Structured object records
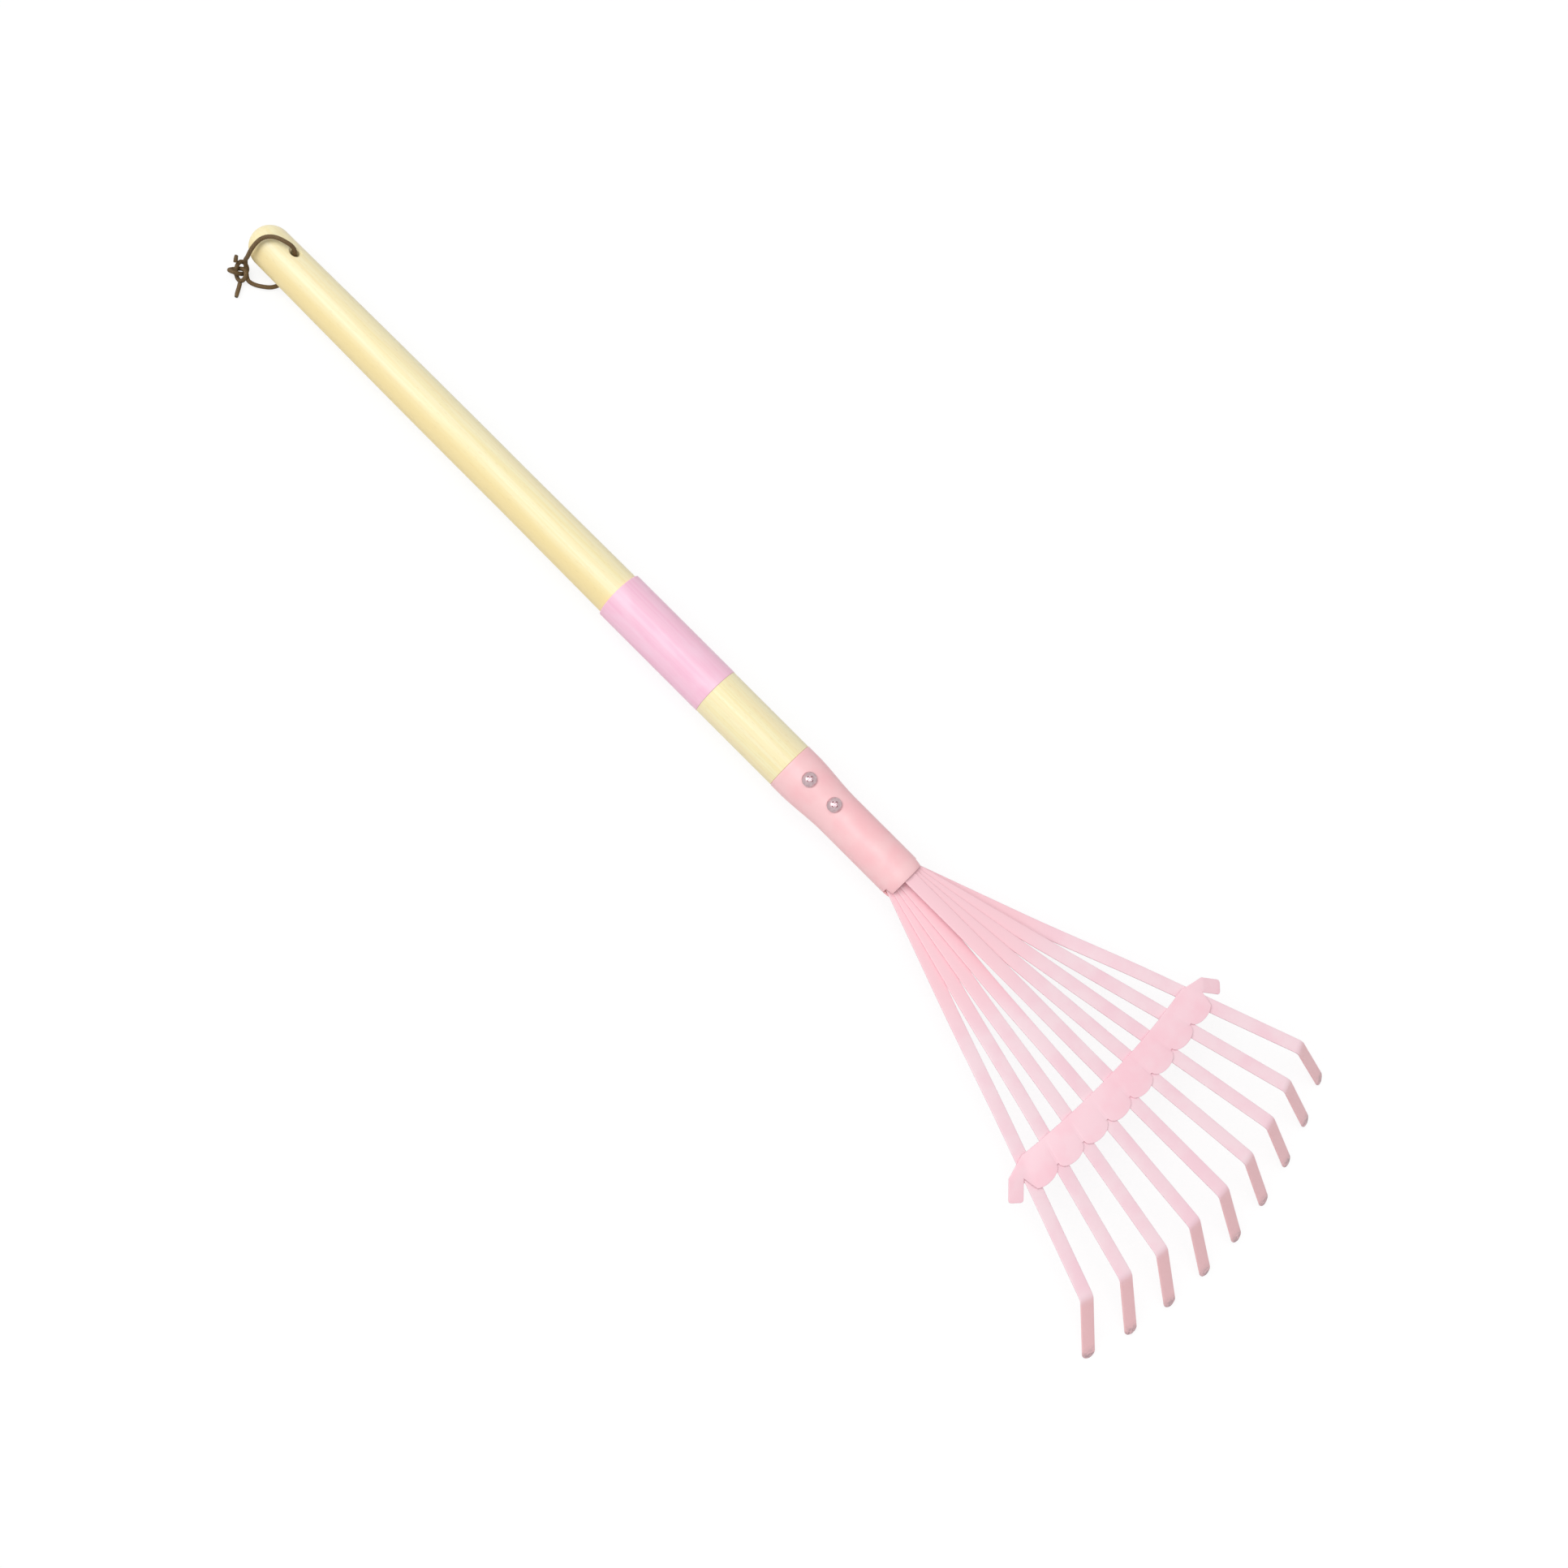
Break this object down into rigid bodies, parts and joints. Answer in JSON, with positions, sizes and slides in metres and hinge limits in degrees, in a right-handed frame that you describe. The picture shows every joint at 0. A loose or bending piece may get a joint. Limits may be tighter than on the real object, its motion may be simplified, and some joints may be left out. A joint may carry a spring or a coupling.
{
  "type": "child's fan rake",
  "caption": "Child's fan rake with a turned wooden handle, steel socket, sprung flat steel tines, a spreader bar across them and a hanging cord.",
  "frame": {"origin": "on the handle's axis, in the plane of the wood shoulder that the socket's rim meets", "axes": "+Y along the handle to its rounded end, -Y to the tips, +Z out of the top face that carries the screws, teeth bent towards -Z, +X to the right seen from above with the handle's end up"},
  "size_m": [0.193, 0.6926, 0.0465],
  "materials": {
    "wood": "smooth turned light hardwood, clear matt lacquer",
    "band": "soft pink sleeve, 1 mm thick, satin to gloss",
    "pink_paint": "satin light pink stoving enamel on sheet steel",
    "screw_steel": "bright zinc plate",
    "rivet_steel": "plain steel",
    "cord": "round dark brown lace, matt"
  },
  "bodies": {
    "root": {"handle": "wood", "colour_band": "band", "socket": "pink_paint", "screw_upper": "screw_steel", "screw_lower": "screw_steel", "tine_1": "pink_paint", "tine_2": "pink_paint", "tine_3": "pink_paint", "tine_4": "pink_paint", "tine_5": "pink_paint", "tine_6": "pink_paint", "tine_7": "pink_paint", "tine_8": "pink_paint", "tine_9": "pink_paint", "root_plug": "wood", "root_rivet": "rivet_steel", "spreader_plate": "pink_paint", "spreader_back": "pink_paint", "cord_in_hole": "cord", "cord_upper_run": "cord", "cord_lower_run": "cord", "cord_knot": "cord", "cord_long_tail": "cord", "cord_short_tail": "cord"}
  },
  "joints": []
}
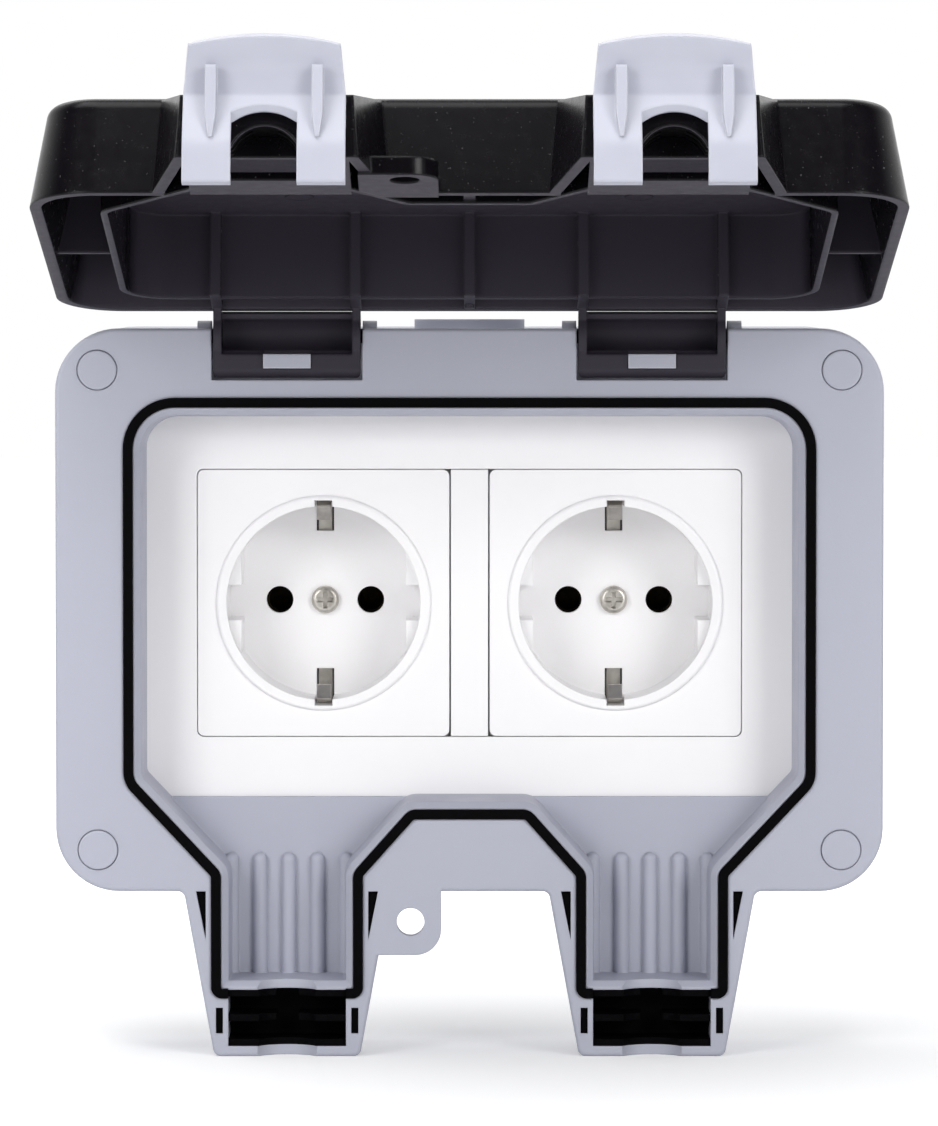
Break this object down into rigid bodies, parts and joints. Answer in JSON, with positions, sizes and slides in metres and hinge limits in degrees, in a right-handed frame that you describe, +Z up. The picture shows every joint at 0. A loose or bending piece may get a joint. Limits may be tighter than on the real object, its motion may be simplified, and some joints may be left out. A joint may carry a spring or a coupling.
{
  "type": "outdoor weatherproof socket",
  "caption": "Grey surface enclosure with a black hinged cover held open over two white round earthed sockets, with snap latches and cable outlets at the bottom.",
  "frame": {"origin": "centre of the rear face that seats on the wall", "axes": "+X to the right seen from the front, +Y into the wall, +Z up towards the conduit entry"},
  "size_m": [0.1698, 0.1964, 0.2024],
  "materials": {
    "grey_housing": "fine matt moulded surface",
    "light_clip": "smooth satin moulding",
    "black_cover": "satin, shiny on its edges",
    "white_plastic": "smooth and glossy",
    "inner_moulding": "matt moulding",
    "black_rubber": "matt rubber",
    "nickel": "bright plated",
    "brass": "plain",
    "steel": "plated"
  },
  "bodies": {
    "base": {"front_frame": "grey_housing", "back_box": "grey_housing", "conduit_spout": "grey_housing", "corner_caps": "grey_housing", "box_gasket": "black_rubber", "lid_seal": "black_rubber", "frame_screws": "steel", "socket_plate": "white_plastic", "spacer_strip": "white_plastic", "insert_left": "white_plastic", "insert_right": "white_plastic", "earth_strap_left": "nickel", "earth_strap_right": "nickel", "mechanism_left": "inner_moulding", "mechanism_right": "inner_moulding", "contact_sleeves_left": "brass", "contact_sleeves_right": "brass", "terminal_blocks_left": "brass", "terminal_blocks_right": "brass", "terminal_screws_left": "steel", "terminal_screws_right": "steel", "centre_screw_left": "nickel", "centre_screw_right": "nickel", "outlet_comb_left": "black_rubber", "outlet_comb_right": "black_rubber"},
    "lid": {"lid_shell": "black_cover", "lid_comb_left": "black_rubber", "lid_comb_right": "black_rubber", "detent_block_left": "light_clip", "detent_block_right": "light_clip"},
    "latch_left_body": {"latch_left": "light_clip", "latch_pin_left": "steel"},
    "latch_right_body": {"latch_right": "light_clip", "latch_pin_right": "steel"}
  },
  "joints": [
    {"name": "lid_hinge", "type": "hinge", "parent": "base", "child": "lid", "pos_m": [0, -0.0481, 0.05595], "axis": [1, 0, 0], "range_deg": [0, 102]},
    {"name": "latch_left_hinge", "type": "hinge", "parent": "lid", "child": "latch_left_body", "pos_m": [-0.0373, -0.1831, 0.09681], "axis": [1, 0, 0], "range_deg": [-25, 5]},
    {"name": "latch_right_hinge", "type": "hinge", "parent": "lid", "child": "latch_right_body", "pos_m": [0.0373, -0.1831, 0.09681], "axis": [1, 0, 0], "range_deg": [-25, 5]}
  ]
}
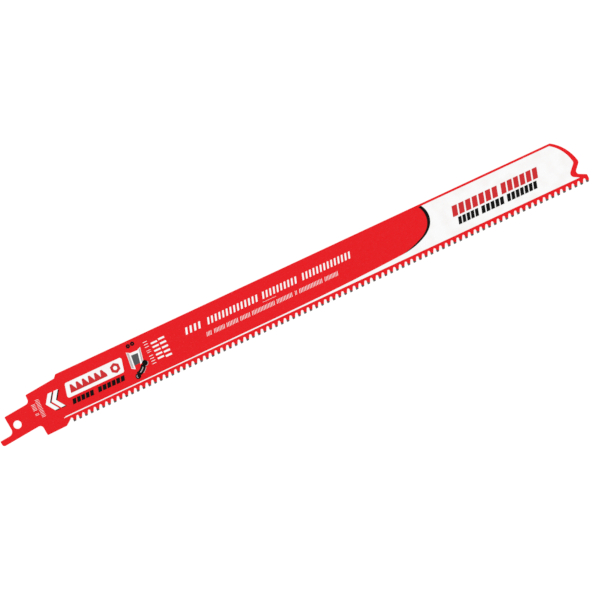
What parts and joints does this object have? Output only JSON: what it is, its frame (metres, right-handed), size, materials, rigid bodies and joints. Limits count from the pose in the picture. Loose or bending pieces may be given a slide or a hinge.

* What the exercise asks *
Repeat all the records. Match each line exactly.

* The solution *
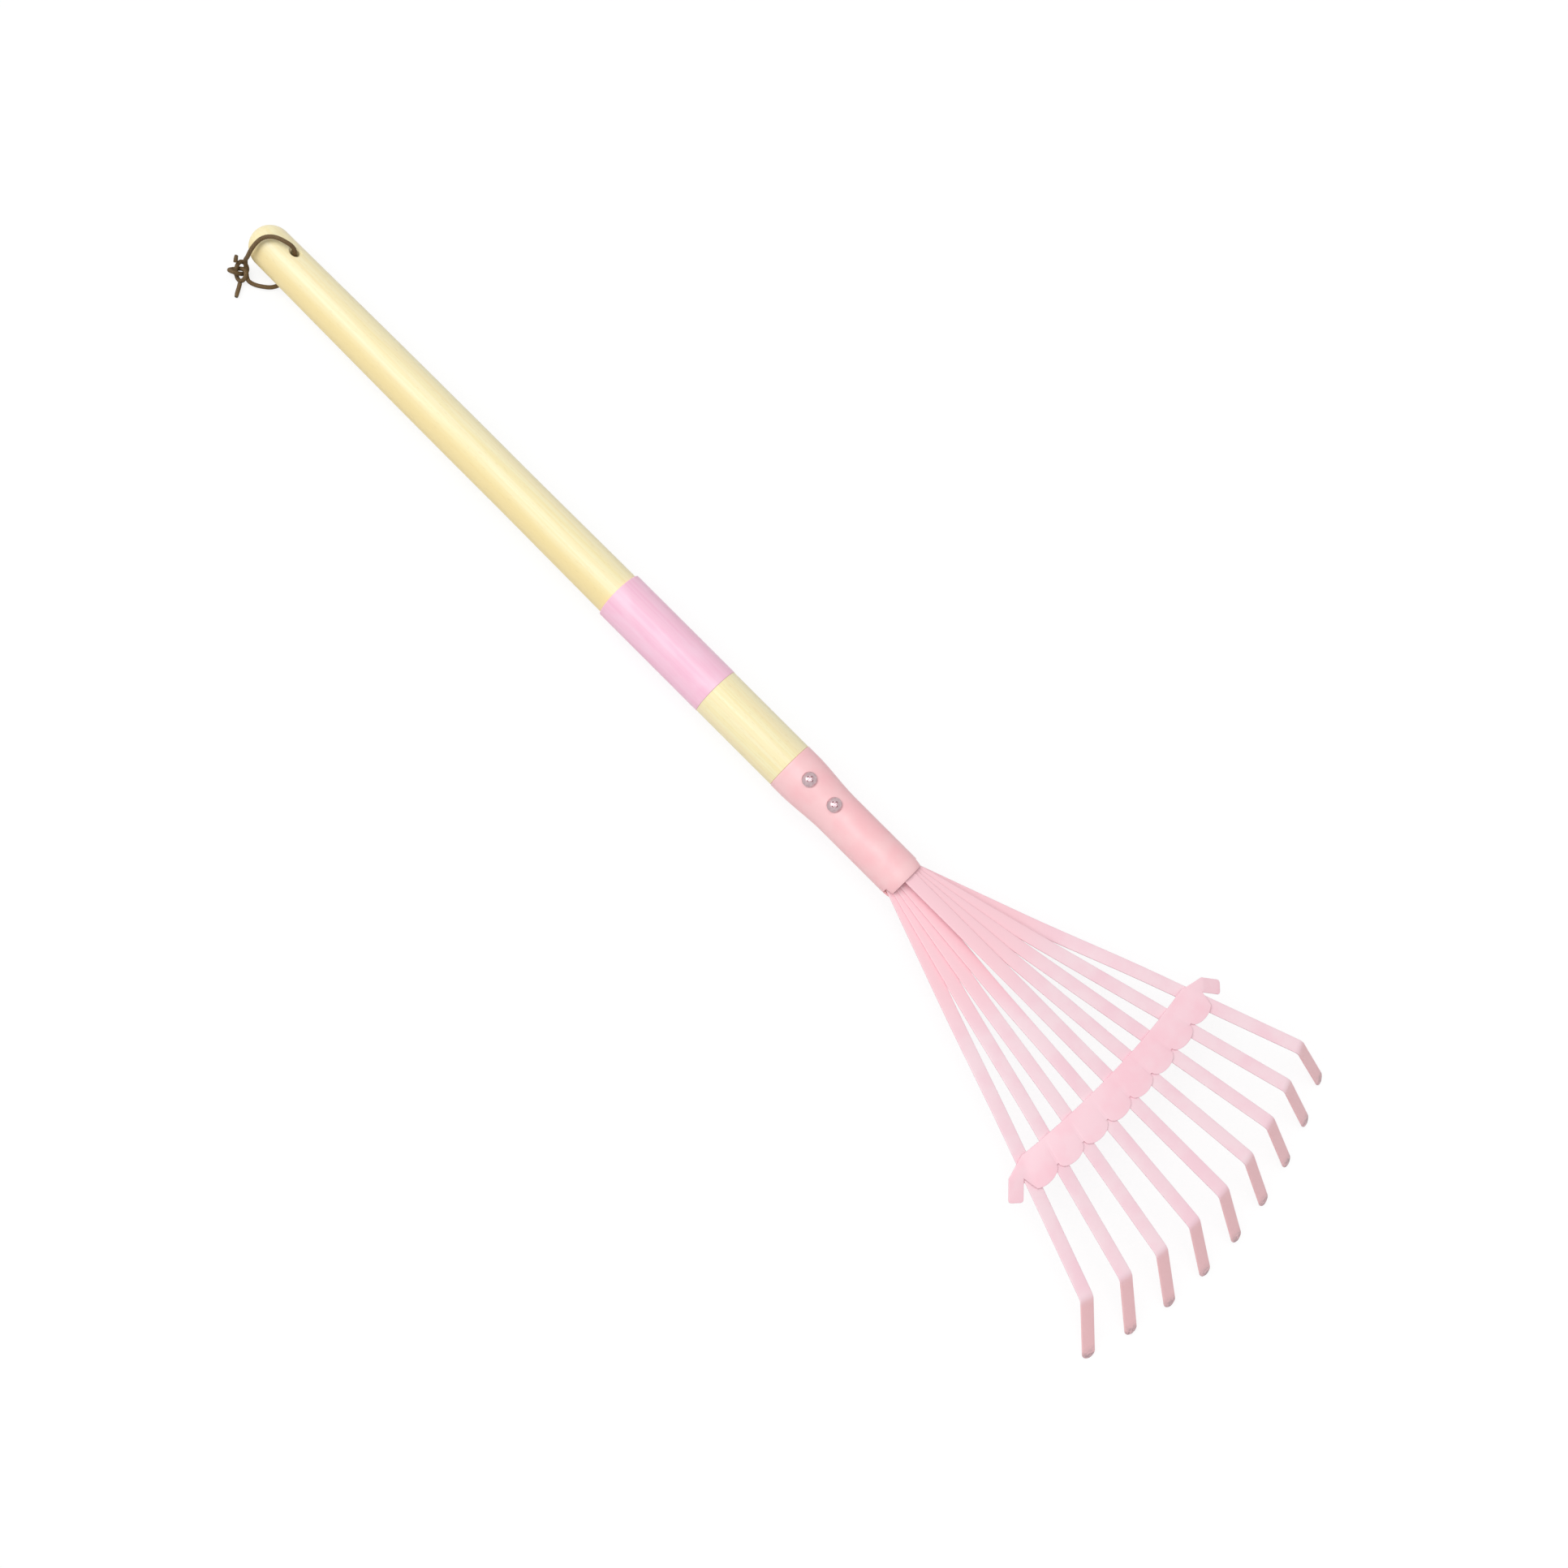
Break this object down into rigid bodies, parts and joints. Answer in JSON, with positions, sizes and slides in metres and hinge limits in degrees, in a right-handed frame that you describe. The picture shows every joint at 0. A loose or bending piece may get a joint. Limits may be tighter than on the real object, its motion may be simplified, and some joints may be left out. A joint may carry a spring or a coupling.
{
  "type": "child's fan rake",
  "caption": "Child's fan rake with a turned wooden handle, steel socket, sprung flat steel tines, a spreader bar across them and a hanging cord.",
  "frame": {"origin": "on the handle's axis, in the plane of the wood shoulder that the socket's rim meets", "axes": "+Y along the handle to its rounded end, -Y to the tips, +Z out of the top face that carries the screws, teeth bent towards -Z, +X to the right seen from above with the handle's end up"},
  "size_m": [0.193, 0.6926, 0.0465],
  "materials": {
    "wood": "smooth turned light hardwood, clear matt lacquer",
    "band": "soft pink sleeve, 1 mm thick, satin to gloss",
    "pink_paint": "satin light pink stoving enamel on sheet steel",
    "screw_steel": "bright zinc plate",
    "rivet_steel": "plain steel",
    "cord": "round dark brown lace, matt"
  },
  "bodies": {
    "root": {"handle": "wood", "colour_band": "band", "socket": "pink_paint", "screw_upper": "screw_steel", "screw_lower": "screw_steel", "tine_1": "pink_paint", "tine_2": "pink_paint", "tine_3": "pink_paint", "tine_4": "pink_paint", "tine_5": "pink_paint", "tine_6": "pink_paint", "tine_7": "pink_paint", "tine_8": "pink_paint", "tine_9": "pink_paint", "root_plug": "wood", "root_rivet": "rivet_steel", "spreader_plate": "pink_paint", "spreader_back": "pink_paint", "cord_in_hole": "cord", "cord_upper_run": "cord", "cord_lower_run": "cord", "cord_knot": "cord", "cord_long_tail": "cord", "cord_short_tail": "cord"}
  },
  "joints": []
}
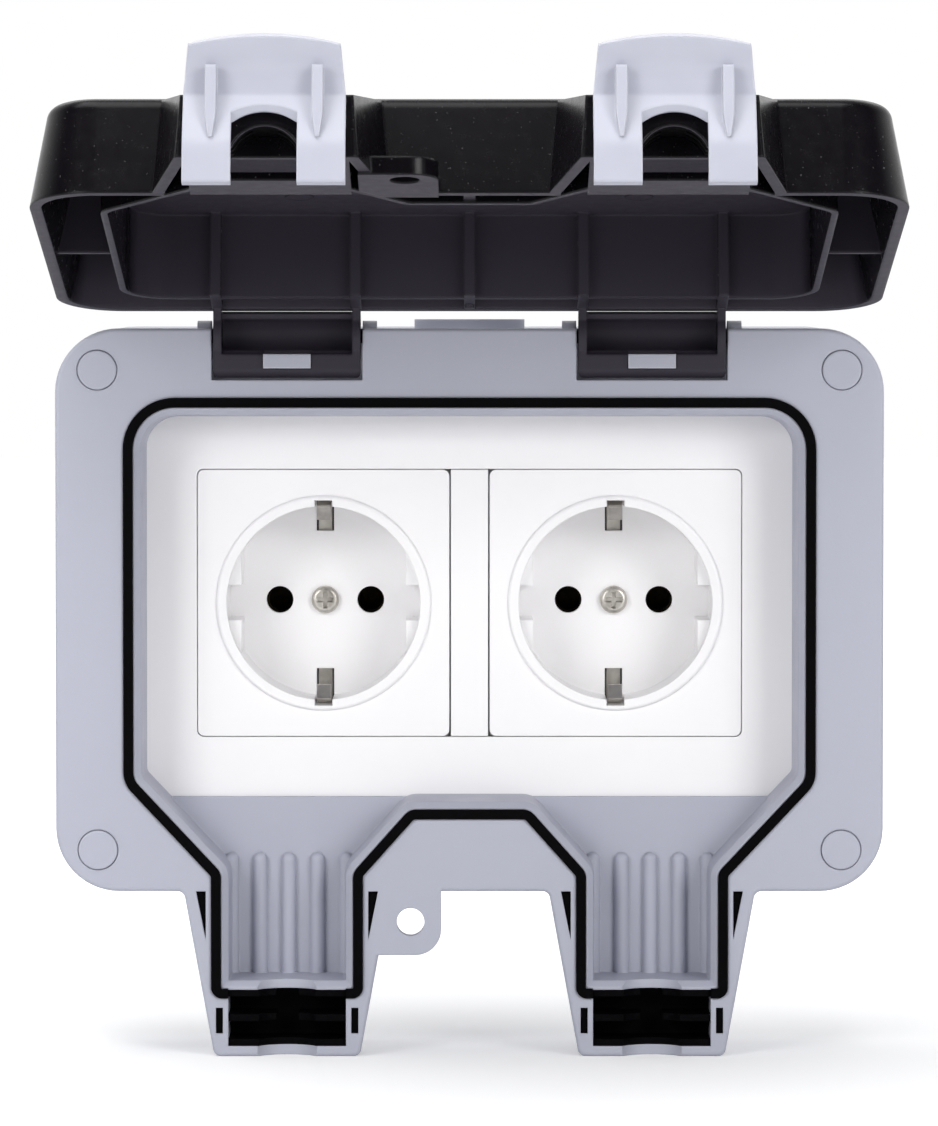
Break this object down into rigid bodies, parts and joints. Answer in JSON, with positions, sizes and slides in metres and hinge limits in degrees, in a right-handed frame that you describe, +Z up. The picture shows every joint at 0. A loose or bending piece may get a joint. Limits may be tighter than on the real object, its motion may be simplified, and some joints may be left out. A joint may carry a spring or a coupling.
{
  "type": "outdoor weatherproof socket",
  "caption": "Grey surface enclosure with a black hinged cover held open over two white round earthed sockets, with snap latches and cable outlets at the bottom.",
  "frame": {"origin": "centre of the rear face that seats on the wall", "axes": "+X to the right seen from the front, +Y into the wall, +Z up towards the conduit entry"},
  "size_m": [0.1698, 0.1964, 0.2024],
  "materials": {
    "grey_housing": "fine matt moulded surface",
    "light_clip": "smooth satin moulding",
    "black_cover": "satin, shiny on its edges",
    "white_plastic": "smooth and glossy",
    "inner_moulding": "matt moulding",
    "black_rubber": "matt rubber",
    "nickel": "bright plated",
    "brass": "plain",
    "steel": "plated"
  },
  "bodies": {
    "base": {"front_frame": "grey_housing", "back_box": "grey_housing", "conduit_spout": "grey_housing", "corner_caps": "grey_housing", "box_gasket": "black_rubber", "lid_seal": "black_rubber", "frame_screws": "steel", "socket_plate": "white_plastic", "spacer_strip": "white_plastic", "insert_left": "white_plastic", "insert_right": "white_plastic", "earth_strap_left": "nickel", "earth_strap_right": "nickel", "mechanism_left": "inner_moulding", "mechanism_right": "inner_moulding", "contact_sleeves_left": "brass", "contact_sleeves_right": "brass", "terminal_blocks_left": "brass", "terminal_blocks_right": "brass", "terminal_screws_left": "steel", "terminal_screws_right": "steel", "centre_screw_left": "nickel", "centre_screw_right": "nickel", "outlet_comb_left": "black_rubber", "outlet_comb_right": "black_rubber"},
    "lid": {"lid_shell": "black_cover", "lid_comb_left": "black_rubber", "lid_comb_right": "black_rubber", "detent_block_left": "light_clip", "detent_block_right": "light_clip"},
    "latch_left_body": {"latch_left": "light_clip", "latch_pin_left": "steel"},
    "latch_right_body": {"latch_right": "light_clip", "latch_pin_right": "steel"}
  },
  "joints": [
    {"name": "lid_hinge", "type": "hinge", "parent": "base", "child": "lid", "pos_m": [0, -0.0481, 0.05595], "axis": [1, 0, 0], "range_deg": [0, 102]},
    {"name": "latch_left_hinge", "type": "hinge", "parent": "lid", "child": "latch_left_body", "pos_m": [-0.0373, -0.1831, 0.09681], "axis": [1, 0, 0], "range_deg": [-25, 5]},
    {"name": "latch_right_hinge", "type": "hinge", "parent": "lid", "child": "latch_right_body", "pos_m": [0.0373, -0.1831, 0.09681], "axis": [1, 0, 0], "range_deg": [-25, 5]}
  ]
}
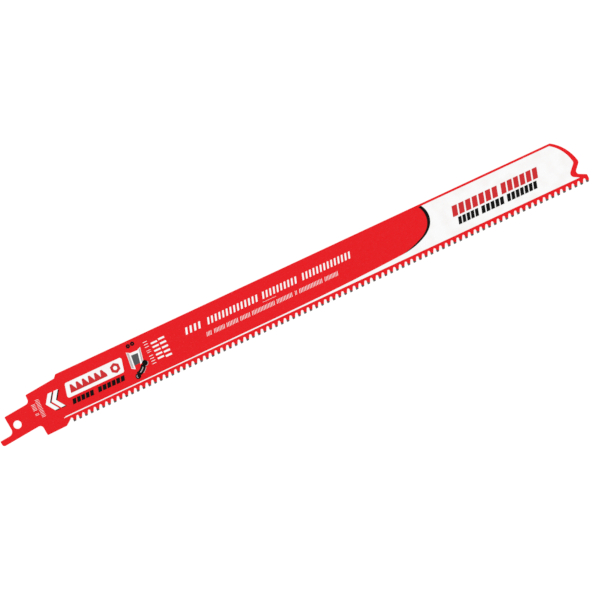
What parts and joints does this object have? Output only JSON: what it is, its frame (metres, right-handed), size, materials, rigid bodies and joints. Limits count from the pose in the picture. Loose or bending pieces may be given a slide or a hinge.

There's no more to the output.